In a statement to state news agency MENA, Hossam El-Moghazi also said that Egypt's approval of the dam is pending upon the results of international studies that all three countries agreed upon during the meetings.

"We haven't mentioned that Egypt has a final agreement on the dam construction, as all three countries have agreed to wait for the results of the international committee that we agreed upon," the minister explained to MENA.

He said that this committee should conclude its studies on the dam's impact over a six month period starting from September.

The minister further stressed that the Ethiopian side has agreed that all parties should abide by the results of the advisory committee.

Based on the studies of this committee, negative consequences resulting from the construction of the dam can be avoided through negotiations, he told MENA.

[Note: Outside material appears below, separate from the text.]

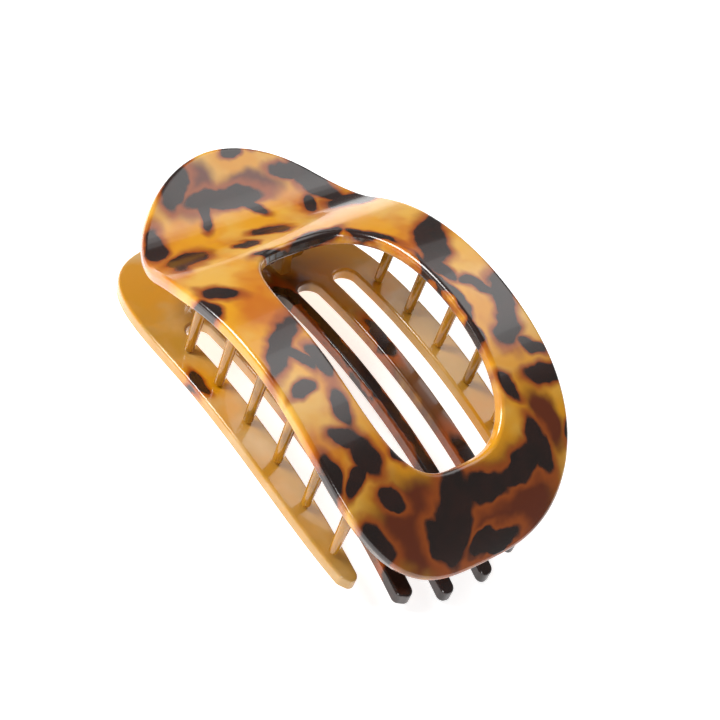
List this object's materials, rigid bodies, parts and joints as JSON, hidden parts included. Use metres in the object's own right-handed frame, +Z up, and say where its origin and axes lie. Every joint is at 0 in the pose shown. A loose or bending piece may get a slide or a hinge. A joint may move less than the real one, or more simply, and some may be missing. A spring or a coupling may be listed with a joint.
{
  "type": "claw clip",
  "caption": "Sprung hair claw clip: an arched ring jaw with an oval opening and a thumb tab, hanging pegs, and a curved comb jaw hinged under it on a steel pin.",
  "frame": {"origin": "On the resting plane under the middle of the closed clip's length and width.", "axes": "+X runs from the thumb tab to the nose, +Y to the clip's left side, +Z up from the comb jaw to the ring jaw."},
  "size_m": [0.108, 0.0634, 0.0374],
  "materials": {
    "upper_tortoise": "through-coloured tortoise sheet, amber with dark brown blotches, polished",
    "lower_tortoise": "through-coloured tortoise sheet, amber and brown, polished",
    "peg_amber": "amber plastic rod, polished",
    "lug_amber": "amber plastic, polished",
    "pin_steel": "plain bright steel",
    "spring_steel": "plated spring wire"
  },
  "bodies": {
    "lower": {"lower_jaw": "lower_tortoise", "lower_lug_left": "lug_amber", "lower_lug_right": "lug_amber", "hinge_pin": "pin_steel", "pin_cap": "pin_steel", "torsion_spring": "spring_steel"},
    "upper": {"upper_jaw": "upper_tortoise", "left_peg_1": "peg_amber", "left_peg_2": "peg_amber", "left_peg_3": "peg_amber", "left_peg_4": "peg_amber", "left_peg_5": "peg_amber", "left_peg_6": "peg_amber", "right_peg_1": "peg_amber", "right_peg_2": "peg_amber", "right_peg_3": "peg_amber", "right_peg_4": "peg_amber", "right_peg_5": "peg_amber", "right_peg_6": "peg_amber", "upper_lug_left": "lug_amber", "upper_lug_right": "lug_amber"}
  },
  "joints": [
    {"name": "jaw_hinge", "type": "hinge", "parent": "lower", "child": "upper", "pos_m": [-0.03238, 0, 0.01529], "axis": [0, -1, 0], "range_deg": [0, 36], "stiffness_Nm_per_rad": 0.28, "springref_deg": -24.64, "deforming": ["torsion_spring"]}
  ]
}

The first phase of the dam's construction should be completed by the end of 2014, according to MENA.

Late on Tuesday, the two-day round of talks between Ethiopian, Sudanese and Egyptian delegations ended with the three countries signing a memorandum that solved many issues concerning the dam.

Meanwhile, the Egyptian irrigation minister told Al-Ahram that Sudan has played a crucial role in this week's negotiations.

The Ethiopian minister for water resources and electricity, Alemayehu Tegenhas, stated that his country is ready for cooperation with Egypt and Sudan to enhance confidence between Nile Basin countries.

The project has been a source of concern for the Egyptian government since May 2013, when images of the dam's construction stirred public anxiety about the possible effect on Egypt's potable water supply.

Ethiopia maintains that Egypt's water share will not be negatively affected by the successful completion of the project, set to be Africa's largest hydroelectric dam.
Meanwhile, Egypt and Sudan on Wednesday signed a joint convention that regulates the rules of water cooperation between the two countries.